When you turn that cube into a hypercube, you'd slide the measuring tape up, and again measure the circumference of a square.By induction, if you have a hypercube of dimension $d$ with girth $4$, and you turn it into a hypercube of dimension $d+1$, you'd slide the measuring tape up, and measure the same circumference, which is $4$, which completes the proof by induction.

 

[Evgeny.Makarov]

What is the girth of a cube?
More importantly, how did you figure it out exactly?

I'm not sure what you're asking, though.

The question is, first of all, about the definition of girth. According to Wikipedia, "the girth of a graph is the length of a shortest cycle contained in the graph".

I know that the square is a subgraph, but not necessarily that it is a smallest cycle.

So we agree that $H_d\le4$, but we need to show that $H_d>3$. Vertices of a hypercube can be represented as tuples $(x_1,\dots,x_n)$ where $x_i\in\{0,1\}$, and two vertices are connected iff they differ in one component. Let's denote $\bar{0}=1$ and $\bar{1}=0$. If there is a cycle of length 3, then for some $1\le i,j\le n$ it has the form
\begin{align}
&(x_1,\dots,x_i,\dots,x_j,\dots,x_n)\\
&(x_1,\dots,\bar{x}_i,\dots,x_j,\dots,x_n)\\
&(x_1,\dots,\bar{x}_i,\dots,\bar{x}_j,\dots,x_n)\\
&(x_1,\dots,x_i,\dots,x_j,\dots,x_n).
\end{align}
The indices $i$ and $j$ must be distinct: if we change $x_i$ twice consecutively, then we pass along the same edge. But then there is no way to go from the third vertex back to the initial one because they differ in two different places.

 

[Aryth1]

To measure a girth, you would typically use a measuring tape that goes around.
When you do this with a square, you get its circumference.

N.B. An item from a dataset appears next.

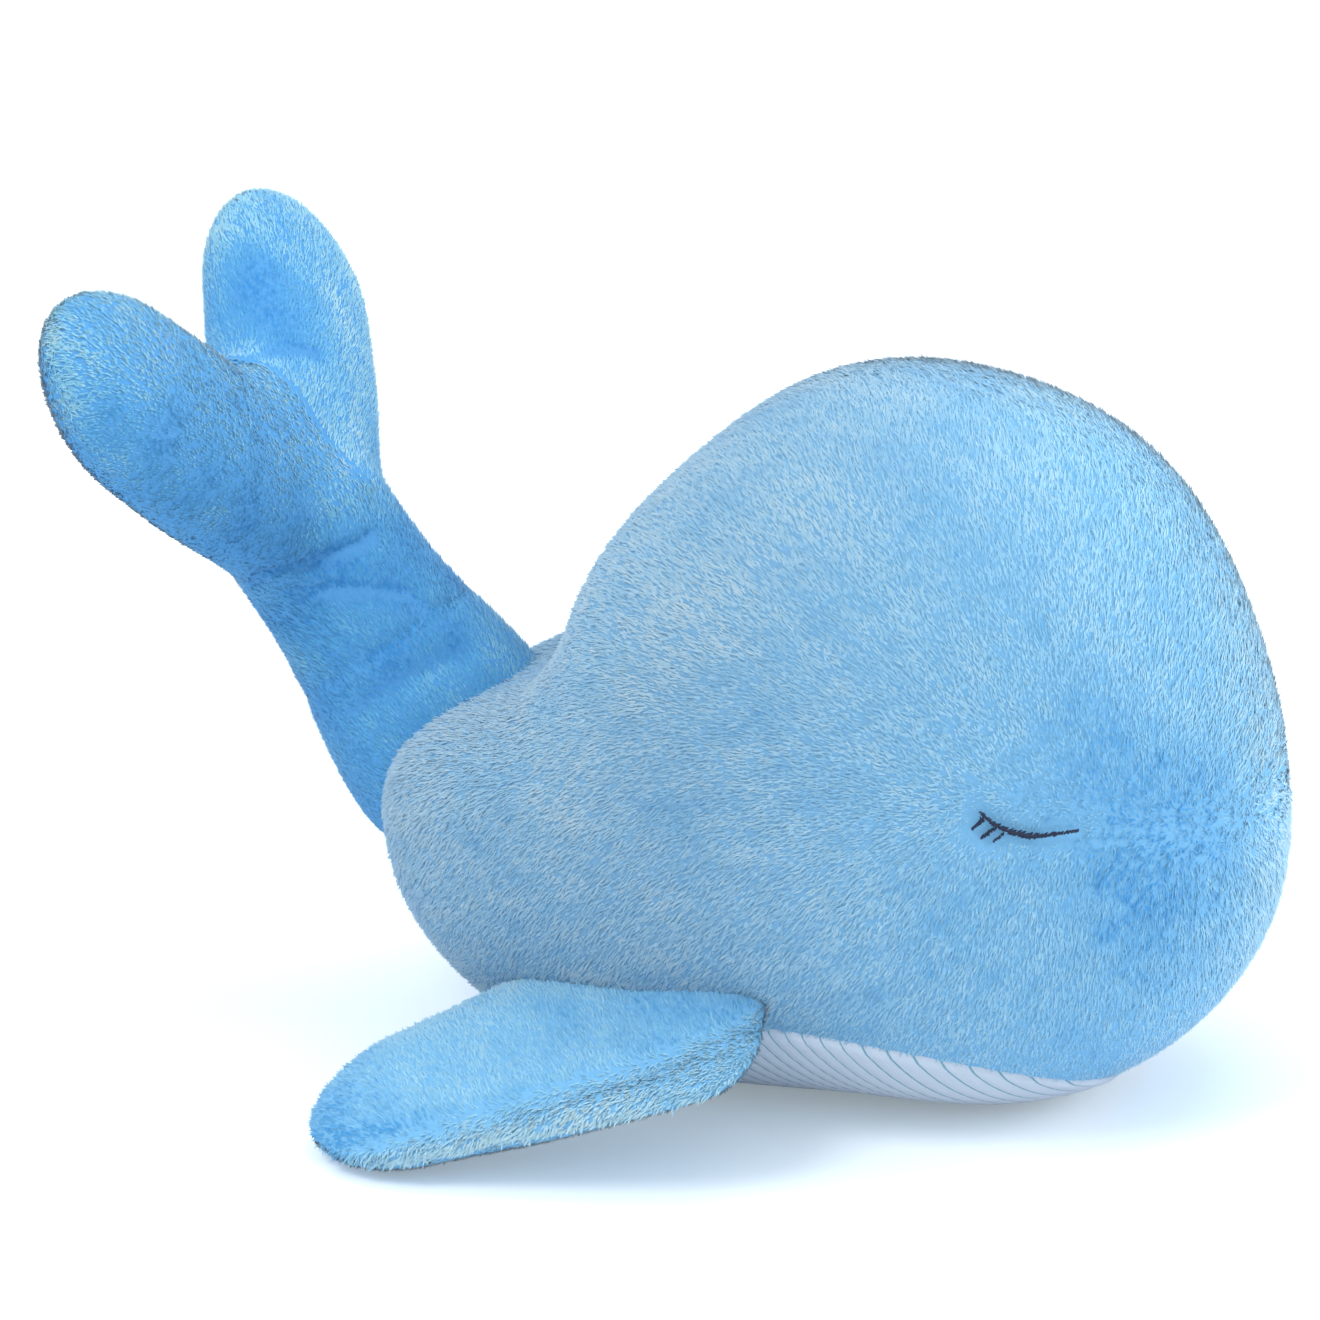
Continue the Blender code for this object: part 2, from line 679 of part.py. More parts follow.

When you put a cube on top of that square, you would put the measuring tape around it... and measure the circumference of a square, which is still 4.

When you turn that cube into a hypercube, you'd slide the measuring tape up, and again measure the circumference of a square.By induction, if you have a hypercube of dimension $d$ with girth $4$, and you turn it into a hypercube of dimension $d+1$, you'd slide the measuring tape up, and measure the same circumference, which is $4$, which completes the proof by induction.

This makes some sense... Although I'm not sure what it means to "slide up". I am curious, though. Graph theory proofs are new to me so I'm trying to learn everything I can.

The question is, first of all, about the definition of girth. According to Wikipedia, "the girth of a graph is the length of a shortest cycle contained in the graph".

So we agree that $H_d\le4$, but we need to show that $H_d>3$. Vertices of a hypercube can be represented as tuples $(x_1,\dots,x_n)$ where $x_i\in\{0,1\}$, and two vertices are connected iff they differ in one component. Let's denote $\bar{0}=1$ and $\bar{1}=0$. If there is a cycle of length 3, then for some $1\le i,j\le n$ it has the form
\begin{align}
&(x_1,\dots,x_i,\dots,x_j,\dots,x_n)\\
&(x_1,\dots,\bar{x}_i,\dots,x_j,\dots,x_n)\\
&(x_1,\dots,\bar{x}_i,\dots,\bar{x}_j,\dots,x_n)\\
&(x_1,\dots,x_i,\dots,x_j,\dots,x_n).
\end{align}
The indices $i$ and $j$ must be distinct: if we change $x_i$ twice consecutively, then we pass along the same edge. But then there is no way to go from the third vertex back to the initial one because they differ in two different places.

I was curious as to whether or not I could use contradiction. Showing that a cycle of length three occurring as impossible in arbitrary dimension seemed like a good route, but I wasn't sure exactly how to word it. Thanks for your help!